Below are entries. Pull out all lines containing "context".

-------- Material provided --------

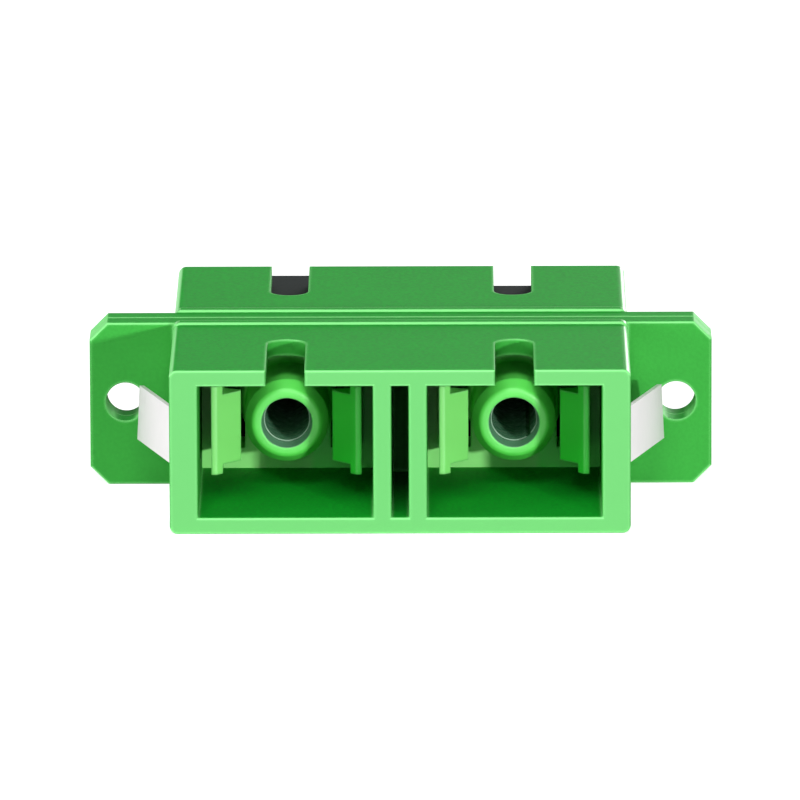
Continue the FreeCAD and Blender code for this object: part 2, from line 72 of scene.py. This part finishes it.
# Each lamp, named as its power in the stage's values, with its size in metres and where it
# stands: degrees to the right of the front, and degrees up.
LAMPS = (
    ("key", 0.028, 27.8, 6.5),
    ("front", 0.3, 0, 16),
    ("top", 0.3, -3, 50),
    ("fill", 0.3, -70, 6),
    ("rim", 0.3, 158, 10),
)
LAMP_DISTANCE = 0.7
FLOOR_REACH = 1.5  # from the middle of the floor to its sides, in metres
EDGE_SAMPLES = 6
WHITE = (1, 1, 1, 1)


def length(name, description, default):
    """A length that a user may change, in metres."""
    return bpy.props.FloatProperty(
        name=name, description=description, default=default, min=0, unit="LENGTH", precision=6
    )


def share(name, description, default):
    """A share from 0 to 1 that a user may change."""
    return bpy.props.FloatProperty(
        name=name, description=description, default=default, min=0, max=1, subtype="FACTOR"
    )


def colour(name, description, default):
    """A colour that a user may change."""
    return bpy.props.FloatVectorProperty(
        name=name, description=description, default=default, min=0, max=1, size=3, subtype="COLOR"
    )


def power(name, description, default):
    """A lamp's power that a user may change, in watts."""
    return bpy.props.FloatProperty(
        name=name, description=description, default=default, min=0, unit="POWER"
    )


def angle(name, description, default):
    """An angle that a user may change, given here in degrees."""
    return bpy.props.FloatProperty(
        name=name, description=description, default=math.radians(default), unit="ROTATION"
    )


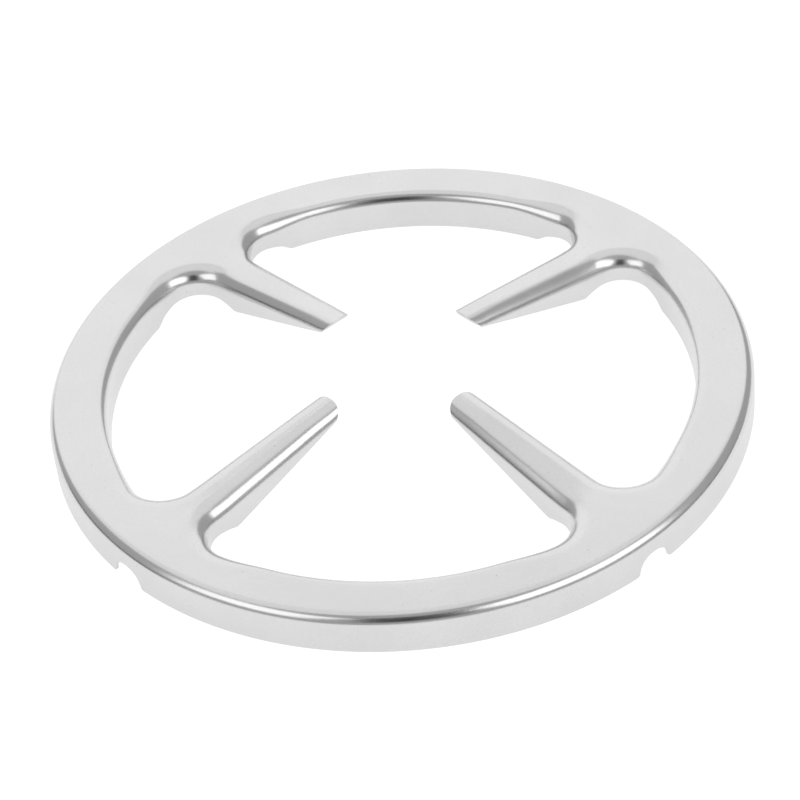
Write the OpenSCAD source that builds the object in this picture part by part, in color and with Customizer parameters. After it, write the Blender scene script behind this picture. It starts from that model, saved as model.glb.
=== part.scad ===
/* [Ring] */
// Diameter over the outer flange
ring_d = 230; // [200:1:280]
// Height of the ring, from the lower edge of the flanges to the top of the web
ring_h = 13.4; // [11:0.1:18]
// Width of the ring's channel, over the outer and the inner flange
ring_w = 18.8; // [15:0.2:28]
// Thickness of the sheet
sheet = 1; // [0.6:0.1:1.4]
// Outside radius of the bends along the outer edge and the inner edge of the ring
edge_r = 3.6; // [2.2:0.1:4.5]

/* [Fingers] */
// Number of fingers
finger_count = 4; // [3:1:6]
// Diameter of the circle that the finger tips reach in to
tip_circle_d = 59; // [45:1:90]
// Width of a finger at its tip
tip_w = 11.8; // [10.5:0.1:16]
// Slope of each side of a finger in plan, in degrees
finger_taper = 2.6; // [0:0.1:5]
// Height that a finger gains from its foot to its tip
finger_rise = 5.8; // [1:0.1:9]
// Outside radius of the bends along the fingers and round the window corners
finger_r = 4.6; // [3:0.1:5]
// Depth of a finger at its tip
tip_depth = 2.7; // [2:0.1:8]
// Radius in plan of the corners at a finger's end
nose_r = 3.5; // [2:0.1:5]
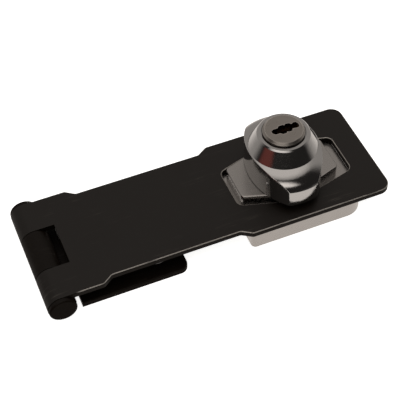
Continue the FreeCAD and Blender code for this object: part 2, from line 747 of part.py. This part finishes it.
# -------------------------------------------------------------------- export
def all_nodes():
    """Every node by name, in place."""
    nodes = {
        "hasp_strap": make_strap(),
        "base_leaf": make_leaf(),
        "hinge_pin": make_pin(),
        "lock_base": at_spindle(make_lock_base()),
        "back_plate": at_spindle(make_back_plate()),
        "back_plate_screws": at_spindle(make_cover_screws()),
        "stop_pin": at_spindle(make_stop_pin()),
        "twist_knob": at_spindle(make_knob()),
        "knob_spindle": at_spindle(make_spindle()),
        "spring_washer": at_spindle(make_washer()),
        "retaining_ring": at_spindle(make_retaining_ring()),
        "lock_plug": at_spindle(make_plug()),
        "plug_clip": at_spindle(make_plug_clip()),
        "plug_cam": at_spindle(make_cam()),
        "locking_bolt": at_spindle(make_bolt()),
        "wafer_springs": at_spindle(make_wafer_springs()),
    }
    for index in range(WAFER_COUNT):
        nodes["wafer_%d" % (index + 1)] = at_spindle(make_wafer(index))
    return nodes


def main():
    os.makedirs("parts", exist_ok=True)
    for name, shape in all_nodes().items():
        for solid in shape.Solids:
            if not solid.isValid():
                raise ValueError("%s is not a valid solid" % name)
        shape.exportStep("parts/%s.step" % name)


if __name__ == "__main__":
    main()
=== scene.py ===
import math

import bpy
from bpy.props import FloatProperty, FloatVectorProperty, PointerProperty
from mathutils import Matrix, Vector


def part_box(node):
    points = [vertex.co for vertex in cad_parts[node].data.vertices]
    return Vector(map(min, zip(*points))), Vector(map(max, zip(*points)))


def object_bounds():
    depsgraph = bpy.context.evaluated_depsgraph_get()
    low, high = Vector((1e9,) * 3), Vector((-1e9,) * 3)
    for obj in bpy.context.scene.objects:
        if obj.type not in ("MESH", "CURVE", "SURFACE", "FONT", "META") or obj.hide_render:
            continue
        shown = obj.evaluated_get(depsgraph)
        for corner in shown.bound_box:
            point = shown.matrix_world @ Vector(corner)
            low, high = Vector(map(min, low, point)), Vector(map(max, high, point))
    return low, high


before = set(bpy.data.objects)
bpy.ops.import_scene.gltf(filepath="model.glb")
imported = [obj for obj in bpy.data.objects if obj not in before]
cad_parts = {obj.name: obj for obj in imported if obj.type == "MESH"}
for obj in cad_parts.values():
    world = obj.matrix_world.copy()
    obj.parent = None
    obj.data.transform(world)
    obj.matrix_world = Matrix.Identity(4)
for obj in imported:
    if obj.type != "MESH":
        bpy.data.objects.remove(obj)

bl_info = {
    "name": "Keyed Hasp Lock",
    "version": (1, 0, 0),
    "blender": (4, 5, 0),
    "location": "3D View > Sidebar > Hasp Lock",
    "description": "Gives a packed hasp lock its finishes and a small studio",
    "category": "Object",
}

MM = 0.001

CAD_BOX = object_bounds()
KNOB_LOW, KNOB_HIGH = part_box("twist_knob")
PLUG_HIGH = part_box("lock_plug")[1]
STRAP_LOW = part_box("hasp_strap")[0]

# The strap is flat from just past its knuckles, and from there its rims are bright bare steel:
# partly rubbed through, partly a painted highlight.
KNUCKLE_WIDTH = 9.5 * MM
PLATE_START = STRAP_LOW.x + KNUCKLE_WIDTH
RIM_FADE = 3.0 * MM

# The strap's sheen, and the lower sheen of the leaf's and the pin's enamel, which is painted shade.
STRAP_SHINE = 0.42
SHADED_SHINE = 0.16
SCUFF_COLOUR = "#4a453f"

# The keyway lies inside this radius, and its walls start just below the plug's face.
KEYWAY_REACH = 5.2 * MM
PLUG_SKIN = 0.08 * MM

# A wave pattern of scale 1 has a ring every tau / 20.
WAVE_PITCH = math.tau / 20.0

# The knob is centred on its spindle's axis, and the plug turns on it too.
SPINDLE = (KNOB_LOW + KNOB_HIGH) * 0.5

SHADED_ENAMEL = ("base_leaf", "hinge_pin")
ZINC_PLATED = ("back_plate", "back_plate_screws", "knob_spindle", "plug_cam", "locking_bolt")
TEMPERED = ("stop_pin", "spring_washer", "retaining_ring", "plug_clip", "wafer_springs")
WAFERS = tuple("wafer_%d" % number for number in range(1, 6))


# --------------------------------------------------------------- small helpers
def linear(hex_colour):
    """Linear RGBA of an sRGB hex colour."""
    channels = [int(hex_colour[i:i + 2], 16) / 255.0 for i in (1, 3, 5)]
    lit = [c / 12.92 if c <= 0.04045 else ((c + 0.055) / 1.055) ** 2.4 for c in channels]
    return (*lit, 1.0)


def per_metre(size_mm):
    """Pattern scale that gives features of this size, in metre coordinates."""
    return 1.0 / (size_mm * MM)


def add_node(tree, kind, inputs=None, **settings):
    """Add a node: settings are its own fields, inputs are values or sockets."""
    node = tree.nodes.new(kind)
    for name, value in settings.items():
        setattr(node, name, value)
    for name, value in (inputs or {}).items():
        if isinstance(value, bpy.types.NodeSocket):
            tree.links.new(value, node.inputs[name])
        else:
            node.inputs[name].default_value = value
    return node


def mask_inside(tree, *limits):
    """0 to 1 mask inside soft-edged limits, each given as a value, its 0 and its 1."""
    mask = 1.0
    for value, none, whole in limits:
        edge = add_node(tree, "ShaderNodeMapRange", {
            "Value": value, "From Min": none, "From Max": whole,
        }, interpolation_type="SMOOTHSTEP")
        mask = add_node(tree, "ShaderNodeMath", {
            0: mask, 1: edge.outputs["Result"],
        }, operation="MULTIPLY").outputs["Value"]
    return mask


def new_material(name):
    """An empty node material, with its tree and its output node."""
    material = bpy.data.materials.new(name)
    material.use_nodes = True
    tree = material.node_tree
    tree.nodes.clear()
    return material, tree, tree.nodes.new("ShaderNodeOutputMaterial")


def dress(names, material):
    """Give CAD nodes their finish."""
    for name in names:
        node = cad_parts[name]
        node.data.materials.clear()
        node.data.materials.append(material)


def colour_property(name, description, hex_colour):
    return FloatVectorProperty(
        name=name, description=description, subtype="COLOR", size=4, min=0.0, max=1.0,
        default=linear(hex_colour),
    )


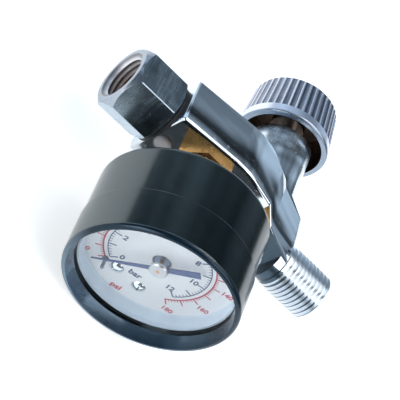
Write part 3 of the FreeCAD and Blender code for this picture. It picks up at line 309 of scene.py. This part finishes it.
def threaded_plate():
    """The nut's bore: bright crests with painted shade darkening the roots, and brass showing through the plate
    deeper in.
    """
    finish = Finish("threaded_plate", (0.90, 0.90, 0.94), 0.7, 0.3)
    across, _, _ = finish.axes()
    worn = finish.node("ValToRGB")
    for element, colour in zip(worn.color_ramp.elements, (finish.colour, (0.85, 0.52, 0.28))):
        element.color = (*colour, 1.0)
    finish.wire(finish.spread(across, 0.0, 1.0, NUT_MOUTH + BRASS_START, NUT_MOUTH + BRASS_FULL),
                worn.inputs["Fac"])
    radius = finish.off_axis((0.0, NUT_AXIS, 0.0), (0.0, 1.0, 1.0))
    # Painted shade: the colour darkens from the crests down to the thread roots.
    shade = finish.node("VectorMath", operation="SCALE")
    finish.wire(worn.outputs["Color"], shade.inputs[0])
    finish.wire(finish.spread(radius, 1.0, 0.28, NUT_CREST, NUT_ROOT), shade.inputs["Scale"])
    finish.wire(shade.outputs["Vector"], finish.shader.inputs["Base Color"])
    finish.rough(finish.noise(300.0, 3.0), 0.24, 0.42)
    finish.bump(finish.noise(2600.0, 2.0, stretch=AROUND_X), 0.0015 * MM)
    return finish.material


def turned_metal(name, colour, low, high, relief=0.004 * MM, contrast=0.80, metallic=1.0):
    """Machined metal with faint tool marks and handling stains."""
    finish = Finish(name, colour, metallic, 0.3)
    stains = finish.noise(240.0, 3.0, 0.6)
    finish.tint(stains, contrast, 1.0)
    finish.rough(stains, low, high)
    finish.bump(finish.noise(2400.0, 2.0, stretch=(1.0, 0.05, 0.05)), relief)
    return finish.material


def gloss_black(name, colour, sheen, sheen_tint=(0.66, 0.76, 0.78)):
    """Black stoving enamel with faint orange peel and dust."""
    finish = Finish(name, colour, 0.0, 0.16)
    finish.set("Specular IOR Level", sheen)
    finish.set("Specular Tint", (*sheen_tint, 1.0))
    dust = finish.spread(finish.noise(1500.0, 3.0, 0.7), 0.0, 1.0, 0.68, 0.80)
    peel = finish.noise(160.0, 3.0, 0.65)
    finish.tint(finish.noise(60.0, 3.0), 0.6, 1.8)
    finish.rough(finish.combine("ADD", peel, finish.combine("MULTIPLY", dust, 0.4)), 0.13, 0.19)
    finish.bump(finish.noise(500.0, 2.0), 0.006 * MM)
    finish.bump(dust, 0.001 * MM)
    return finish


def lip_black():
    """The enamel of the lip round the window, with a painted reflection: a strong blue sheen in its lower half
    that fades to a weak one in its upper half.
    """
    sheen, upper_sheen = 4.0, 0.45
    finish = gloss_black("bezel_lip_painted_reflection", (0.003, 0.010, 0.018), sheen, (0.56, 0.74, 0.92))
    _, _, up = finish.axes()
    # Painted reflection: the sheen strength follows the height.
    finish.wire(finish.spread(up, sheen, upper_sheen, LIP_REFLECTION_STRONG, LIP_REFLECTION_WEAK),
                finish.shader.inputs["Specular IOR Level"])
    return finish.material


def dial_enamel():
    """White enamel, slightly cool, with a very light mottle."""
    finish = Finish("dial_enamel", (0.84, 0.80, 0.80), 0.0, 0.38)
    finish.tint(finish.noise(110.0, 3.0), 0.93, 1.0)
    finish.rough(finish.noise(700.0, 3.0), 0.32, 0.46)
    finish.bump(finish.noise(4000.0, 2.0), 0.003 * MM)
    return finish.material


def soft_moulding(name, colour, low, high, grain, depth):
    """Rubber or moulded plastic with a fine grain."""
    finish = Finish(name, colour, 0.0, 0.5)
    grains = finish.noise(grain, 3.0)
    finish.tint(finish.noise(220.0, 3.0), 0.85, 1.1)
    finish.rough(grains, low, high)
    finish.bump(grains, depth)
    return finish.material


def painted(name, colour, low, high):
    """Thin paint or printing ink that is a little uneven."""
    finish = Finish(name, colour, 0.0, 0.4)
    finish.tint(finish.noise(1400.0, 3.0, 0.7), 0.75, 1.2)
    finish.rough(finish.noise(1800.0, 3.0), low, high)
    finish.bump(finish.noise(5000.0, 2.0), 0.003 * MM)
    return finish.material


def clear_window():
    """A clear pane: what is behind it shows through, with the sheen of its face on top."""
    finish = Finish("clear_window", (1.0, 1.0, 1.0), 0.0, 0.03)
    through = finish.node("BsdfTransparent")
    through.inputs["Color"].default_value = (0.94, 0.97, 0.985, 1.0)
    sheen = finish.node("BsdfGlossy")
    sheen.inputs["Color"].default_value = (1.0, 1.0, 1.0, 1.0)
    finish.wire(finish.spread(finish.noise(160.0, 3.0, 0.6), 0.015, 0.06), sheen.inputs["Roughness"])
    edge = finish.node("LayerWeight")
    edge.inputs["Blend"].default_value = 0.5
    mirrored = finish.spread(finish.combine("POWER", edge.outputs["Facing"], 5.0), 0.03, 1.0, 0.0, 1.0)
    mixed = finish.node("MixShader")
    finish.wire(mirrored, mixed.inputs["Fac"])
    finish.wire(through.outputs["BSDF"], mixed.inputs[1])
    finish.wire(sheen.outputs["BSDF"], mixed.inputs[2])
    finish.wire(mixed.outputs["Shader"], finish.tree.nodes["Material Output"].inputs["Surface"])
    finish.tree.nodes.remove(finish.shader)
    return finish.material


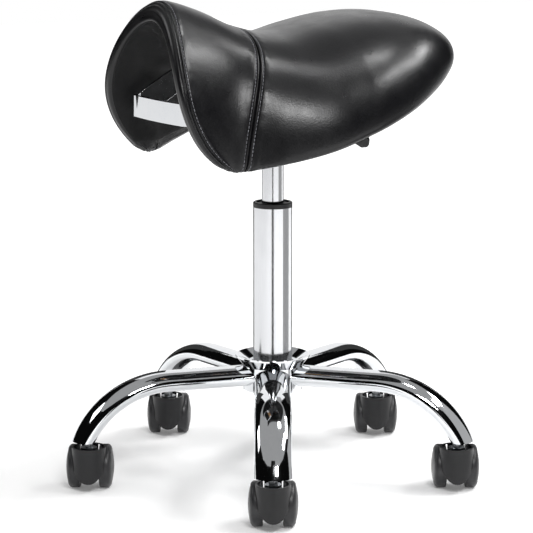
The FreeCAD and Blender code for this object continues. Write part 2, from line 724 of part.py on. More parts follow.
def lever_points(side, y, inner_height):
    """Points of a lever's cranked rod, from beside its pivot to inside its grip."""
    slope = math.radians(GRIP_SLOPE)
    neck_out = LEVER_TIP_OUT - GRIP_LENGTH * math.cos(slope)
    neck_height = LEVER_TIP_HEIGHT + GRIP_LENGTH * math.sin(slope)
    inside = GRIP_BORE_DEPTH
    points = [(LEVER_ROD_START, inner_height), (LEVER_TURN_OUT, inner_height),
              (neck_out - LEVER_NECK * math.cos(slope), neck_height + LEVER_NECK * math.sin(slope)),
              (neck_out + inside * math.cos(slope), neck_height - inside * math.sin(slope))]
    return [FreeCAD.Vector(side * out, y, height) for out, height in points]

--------

- **Written response**:
    depsgraph = bpy.context.evaluated_depsgraph_get()
    for obj in bpy.context.scene.objects:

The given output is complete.